Premium
Analysis of clinical data of patients with different outcomes after short‐time insemination
Author(s) -
Guo H.,
Yang J.,
Zhang C.,
Li H.,
Yin B.,
Gu B.,
Xie J.,
He Q.
Publication year - 2012
Publication title -
andrologia
Language(s) - English
Resource type - Journals
SCImago Journal Rank - 0.633
H-Index - 59
eISSN - 1439-0272
pISSN - 0303-4569
DOI - 10.1111/j.1439-0272.2011.01247.x
Subject(s) - infertility , insemination , sperm , fertilisation , statistical significance , unexplained infertility , medicine , intrauterine insemination , male infertility , gynecology , pregnancy rate , clinical significance , artificial insemination , obstetrics , pregnancy , andrology , biology , reproductive technology , genetics , lactation
Summary The study is to analyse the clinical data of the two groups of patients with different fertilisation outcomes after short‐time insemination and probe into short‐time insemination indications.
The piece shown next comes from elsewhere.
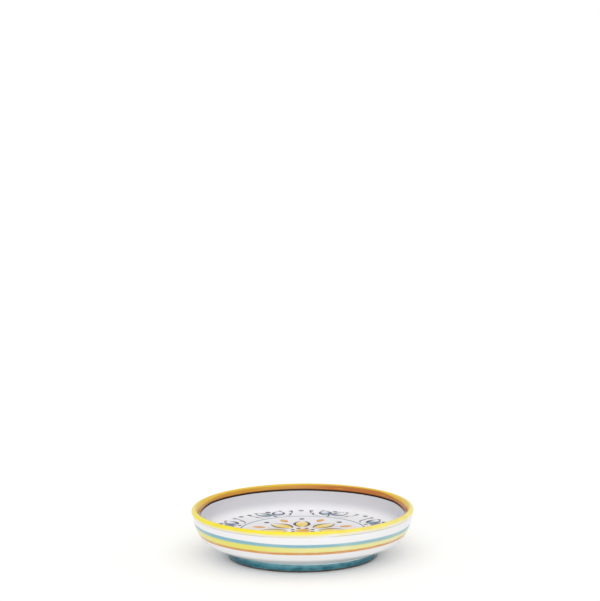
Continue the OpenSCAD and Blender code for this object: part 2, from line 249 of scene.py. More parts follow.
class Section:
    """Outside of the dish in section, from the cove over the rim to the foot.

    Each stretch ends at a named mark. The whole is sampled evenly and eased,
    so that its corners are as soft as glaze leaves them.
    """

    def __init__(self, sizes):
        self.step = SECTION_STEP
        points, self.marks = [], {}
        for name, stretch in self.stretches(sizes):
            for point in stretch:
                if not points or math.dist(point, points[-1]) > SAME_POINT:
                    points.append(point)
            self.marks[name] = sum(math.dist(a, b) for a, b in zip(points, points[1:]))
        self.points = self.even(points)
        for _ in range(EASING_ROUNDS):
            self.ease()

    def stretches(self, s):
        """Names and points of the stretches, for the sizes s."""
        inner = s.wall_round - s.wall_thickness
        wall = (s.dish_radius - s.roll_out - s.wall_round, s.plumb_height)
        roll = (s.dish_radius - s.roll_radius, s.dish_height - s.roll_radius)
        cove_z = s.floor_height + s.cove_round
        reach = inner - s.cove_round
        cove = (wall[0] + math.sqrt(reach ** 2 - (wall[1] - cove_z) ** 2), cove_z)
        lean = math.atan2(cove[1] - wall[1], cove[0] - wall[0])
        face = (math.cos(s.rim_slope), math.sin(s.rim_slope))
        top = (roll[0] - s.roll_radius * face[1], roll[1] + s.roll_radius * face[0])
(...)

A retrospective study including 558 cycles of short‐time insemination in our centre during January 2009 to June 2010 which were divided into two groups by the method of fertilisation, 472 cycles by IVF and 86 cycles by Re‐ICSI group according to fertilisation conditions to and compare the differences between the two groups in the indexes of average female age, average male age, duration of infertility, forward‐moving sperm counts, abnormal sperm rate, proportion of primary infertility, etc. The differences between the two groups have statistical significance in duration of infertility, forward‐moving sperm counts, abnormal sperm rate and proportion of primary infertility (5.02 ± 3.12 versus 5.86 ± 3.35; 83.06 ± 78.55 versus 54.02 ± 61.78; 83.56 ± 5.24% versus 86.31 ± 5.26%; 56.87% versus 74.42%; P < 0.05). The discrepancy between the two groups has no statistical significance in average female age and average male age ( P > 0.05). Duration of infertility, forward‐moving sperm counts, abnormal sperm rate and previous pregnancy history have great significance to predict fertilisation failure, so decisions should be made on the basis of the above indexes when evaluating whether a patient should conduct short‐time insemination.